--- start of The input ---

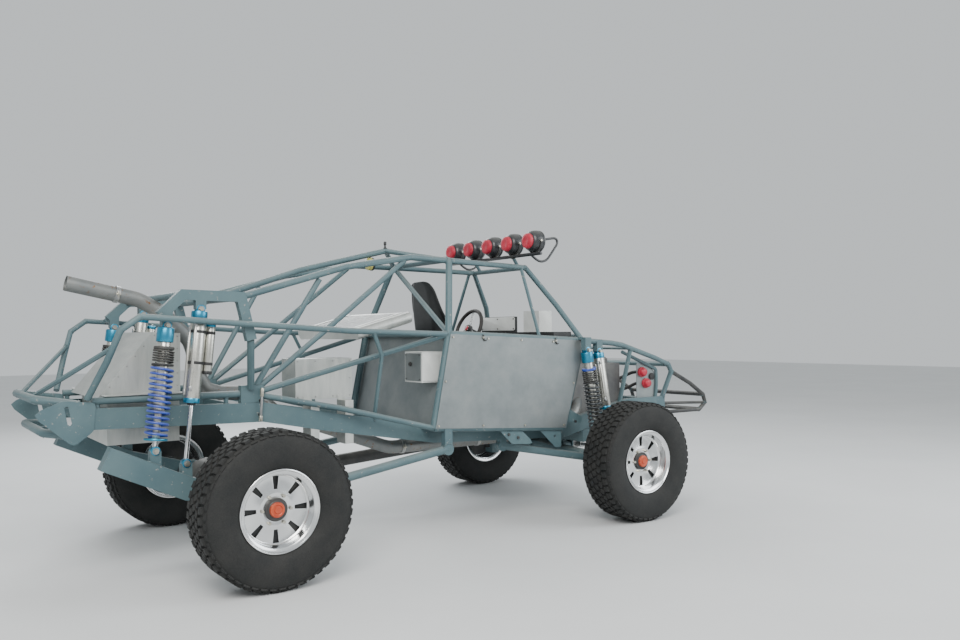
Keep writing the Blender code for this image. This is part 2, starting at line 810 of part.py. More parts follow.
def spine_tubes(extra=0.0):
    """The centre tube from the towers' bar to its crest, and its two branches to the hoop's corners."""
    bar = spot("tower_front_top")
    crest = spot("spine_crest")
    pieces = [tube([Vector((bar.x, 0.0, bar.z)), spot("spine_mid"), crest], SIDE_TUBE, 0.0, extra)]
    for side in SIDE_NAMES:
        pieces.append(tube([crest, spot("hoop_joint", side)], BRACE_TUBE, 0.0, extra))
    return pieces


def build_main_hoop():
    cuts = [*both(rail_pieces), across_tube("tower_front_top", SIDE_TUBE, GAP)]
    joined("main_hoop", [*hoop_tubes(), *spine_tubes()], "frame_paint", cuts)


def side_tubes(side, extra=0.0):
    """The frame round the door opening's lower half: belt, front post and sill."""
    return [
        named_tube(["hoop_belt", "pillar_foot"], side, MAIN_TUBE, 0.0, extra),
        named_tube(["pillar_foot", "sill_front"], side, MAIN_TUBE, 0.0, extra),
        named_tube(["sill_front", "hoop_foot"], side, MAIN_TUBE, 0.0, extra),
    ]


def build_side_frames():
    for side, side_name in SIDE_NAMES.items():
        front = spot("sill_front", side)
        inboard = Vector((front.x, spot("rail_front", side).y, front.z - MAIN_TUBE))
        outrigger = tube([front, inboard], SIDE_TUBE)
        pivot = rear_share("arm_pivot", side)
        bracket = hanger(pivot, spot("hoop_foot").z - pivot.z)
        coil = front_share("coil_top", side)
        inner = spot("pillar_foot", side).y + side * MAIN_TUBE / 3
        top = spot("pillar_foot").z + MAIN_TUBE / 2
        mount = box((SADDLE_LENGTH, SHOCK_EYE_WIDTH, top - coil.z), (coil.x, coil.y, (top + coil.z) / 2))
        strap = box((SADDLE_LENGTH, abs(coil.y - inner), STRAP_THICKNESS),
                    (coil.x, (coil.y + inner) / 2, top - STRAP_THICKNESS / 2))
        pieces = [*side_tubes(side), outrigger, bracket, mount, strap]
        for shares in TAB_SHARES.values():
            outline = [Vector((along * WHEELBASE, up * ROOF_HEIGHT)) for along, up in shares]
            pieces.append(plate(rounded(outline, TAB_ROUND), front.y, TAB_THICKNESS))
        hole = Vector((TAB_HOLE_SHARES[0] * WHEELBASE, front.y, TAB_HOLE_SHARES[1] * ROOF_HEIGHT))
        drill = rod(hole - Vector((0.0, TAB_THICKNESS, 0.0)), hole + Vector((0.0, TAB_THICKNESS, 0.0)),
                    TAB_HOLE_RADIUS)
        joined("side_frame_" + side_name, pieces, "frame_paint",
               [*hoop_tubes(GAP), *rail_pieces(side, GAP), arm_eye(pivot, GAP), eye(coil, GAP), drill])


def cowl_bar_end(side):
    return spot("pillar_foot", side).lerp(spot("pillar_mid", side), COWL_SHARE)


def cab_tubes(extra=0.0):
    """Roof rails and windscreen pillars in one bent tube a side, with the bars between them."""
    pieces = []
    for side in SIDE_NAMES:
        pieces.append(named_tube(["hoop_joint", "roof_front", "pillar_mid", "pillar_foot"], side, SIDE_TUBE,
                                 0.0, extra))
        brace_top = spot("roof_front", side).lerp(spot("hoop_joint", side), BRACE_SHARE)
        pieces.append(tube([brace_top, spot("brace_foot", side)], SMALL_TUBE, 0.0, extra))
    pieces.append(across_tube("roof_front", BRACE_TUBE, extra))
    pieces.append(tube([cowl_bar_end(RIGHT), cowl_bar_end(LEFT)], BRACE_TUBE, 0.0, extra))
    return pieces


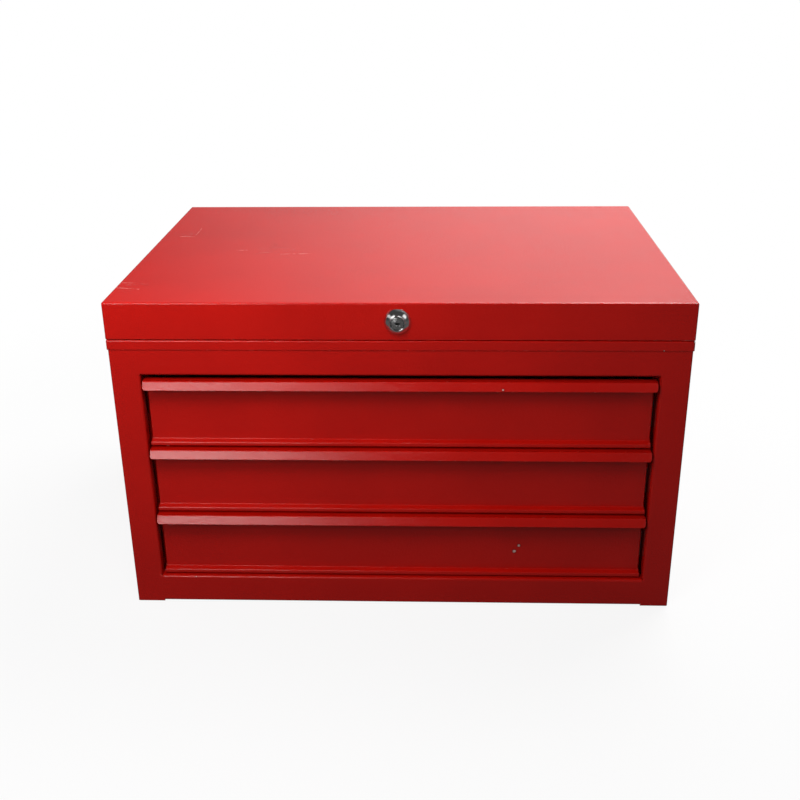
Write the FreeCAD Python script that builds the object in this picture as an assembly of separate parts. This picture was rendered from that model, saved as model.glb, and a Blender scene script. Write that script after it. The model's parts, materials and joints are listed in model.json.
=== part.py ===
import FreeCAD, Part
import math
import os

from FreeCAD import Vector

# A portable steel tool box: a folded cabinet with three drawers on sliding rails, an open tray on top
# of them, and a hinged box lid with a cam lock. Lengths are millimetres. X runs from left to right as
# seen from the front, Y from front to back, Z upwards from the floor.

# Overall size, over the lid and the rim of the top tray
width = 640.0
depth = 460.0
sheet = 1.0
corner_radius = 2.0

# Heights, from the floor up
bottom_rail = 35.5
bottom_gap = 1.5
drawer_pitch = 84.6
drawer_gap = 2.6
top_gap = 6.3
top_rail = 41.5
seam_gap = 1.2
lid_height = 41.8

# Cabinet
post_width = 33.5
post_return = 12.0
opening_radius = 3.0
rail_return = 14.0
rear_flange = 14.0
foot_flange = 15.0
pan_upstand = 20.0

# Top tray
rim_flange = 11.0
rim_radius = 1.4
tray_depth = 35.8
tray_radius = 3.0

# Uprights that carry the rails
upright_width = 30.0
upright_inset = 27.0
rail_rear_margin = 12.0

# Drawer fronts: depths are measured back from the face of the posts
front_sheet = 1.0
front_side_gap = 3.5
lip_side_gap = 2.5
panel_recess = 10.5
bead_recess = 4.0
bead_height = 4.8
bead_rise = 1.6
bead_return = 6.0
fold_radius = 1.3
lip_reach = 6.0
lip_bend_reach = 1.0
lip_drop = 9.0
lip_corner = 3.5
front_return = 11.0

# Drawer trays
tray_sheet = 0.8
drawer_rear_gap = 49.5
drawer_wall = 60.0
drawer_lift = 6.0
drawer_hem = 7.0
drawer_corner = 2.0

# Three-part sliding rails
rail_space = 13.0
rail_sheet = 1.0
rail_height = 35.0
rail_rear_gap = 41.0
rail_centre = 34.0
rail_setback = 26.0
rail_running_gap = 0.4
rail_web_gap = 0.5
rail_tip_gap = 0.6
middle_rail_setback = 20.0

# Lid
lid_edge_radius = 1.8
lid_hem = 8.5
brace_width = 34.0
brace_depth = 8.0
brace_foot = 10.0
brace_margin = 60.0

# Long hinge
hinge_sheet = 1.0
hinge_length = 600.0
hinge_leaf = 8.5
knuckle_radius = 2.55
hinge_pin_radius = 1.5
running_clearance = 0.05
knuckle_count = 24
knuckle_gap = 0.3
leaf_clearance = 0.3
hinge_rivet_count = 8
hinge_rivet_margin = 35.0

# Rivets
rivet_radius = 1.6
rivet_head_radius = 3.0
rivet_head_height = 1.1
rivet_tail_height = 0.9

# Cam lock in the front of the lid
collar_radius = 14.5
collar_edge = 1.0
collar_shoulder = 9.6
collar_rise = 6.4
nose_radius = 8.8
lock_reach = 8.2
nose_recess = 1.0
plug_radius = 7.4
plug_boss_radius = 3.9
plug_boss_height = 0.6
key_width = 5.1
key_height = 1.5
key_depth = 6.0
lock_thread_radius = 9.5
lock_length = 15.0
nut_across_flats = 24.0
nut_height = 4.0
drive_side = 6.0
drive_length = 2.8
cam_sheet = 2.0
cam_hub_radius = 8.0
cam_reach = 27.5
cam_arm_width = 9.0
hook_clearance = 1.0
hook_width = 4.9
hook_arc_deg = 40.0
cam_rest_deg = 33.0
cam_screw_radius = 2.0
cam_screw_head_radius = 4.0
cam_screw_head_height = 2.6
cam_screw_length = 7.0

# Catch for the cam, on the inside of the top tray
striker_sheet = 1.6
striker_width = 30.0
striker_foot = 22.0
striker_tab_width = 10.0
striker_tab_reach = 15.5
striker_rise = 1.6

# Folding stays that hold the lid open
stay_reach = 46.0
stay_drop = 28.0
stay_sheet = 2.0
stay_width = 11.0
stay_wall_gap = 0.9
stay_link_gap = 0.6
stay_pin_radius = 2.5
stay_pin_head_radius = 4.2
stay_pin_head = 1.4
stay_pin_clearance = 0.1
elbow_clearance = 0.3

# Fold-down carrying handles on the sides
plate_sheet = 1.5
plate_length = 130.0
plate_height = 44.0
plate_radius = 5.0
handle_height = 212.0
ear_sheet = 2.5
ear_spacing = 106.0
ear_height = 22.0
ear_reach = 13.5
pivot_reach = 8.5
pivot_drop = 4.0
bail_radius = 3.5
bail_width = 88.0
bail_drop = 38.0
bail_bend = 9.0
bail_end_reach = 4.0
handle_rivet_margin = 6.5

# Rod at the rear that locks the drawers
rod_x = 236.0
rod_width = 12.0
rod_sheet = 2.0
rod_setback = 20.0
rod_foot = 40.0
rod_top_gap = 6.0
rod_clearance = 0.5
pad_reach = 10.0
hook_rod_reach = 18.0
hook_drop = 8.0
catch_gap = 2.0
catch_reach = 16.0
catch_width = 24.0
catch_slot_margin = 1.5
guide_sheet = 1.5
guide_height = 16.0
guide_wing = 11.0
guide_low = 62.0
guide_high = 228.0
spring_wire = 0.6
spring_radius = 4.4
spring_turns = 6
spring_seat = 17.0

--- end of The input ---

▶ _Short problem_
In the entries above, identify each line that includes the string "FreeCAD", then copy it.

▶ _Answer below_
Write the FreeCAD Python script that builds the object in this picture as an assembly of separate parts. This picture was rendered from that model, saved as model.glb, and a Blender scene script. Write that script after it. The model's parts, materials and joints are listed in model.json.
import FreeCAD, Part
from FreeCAD import Vector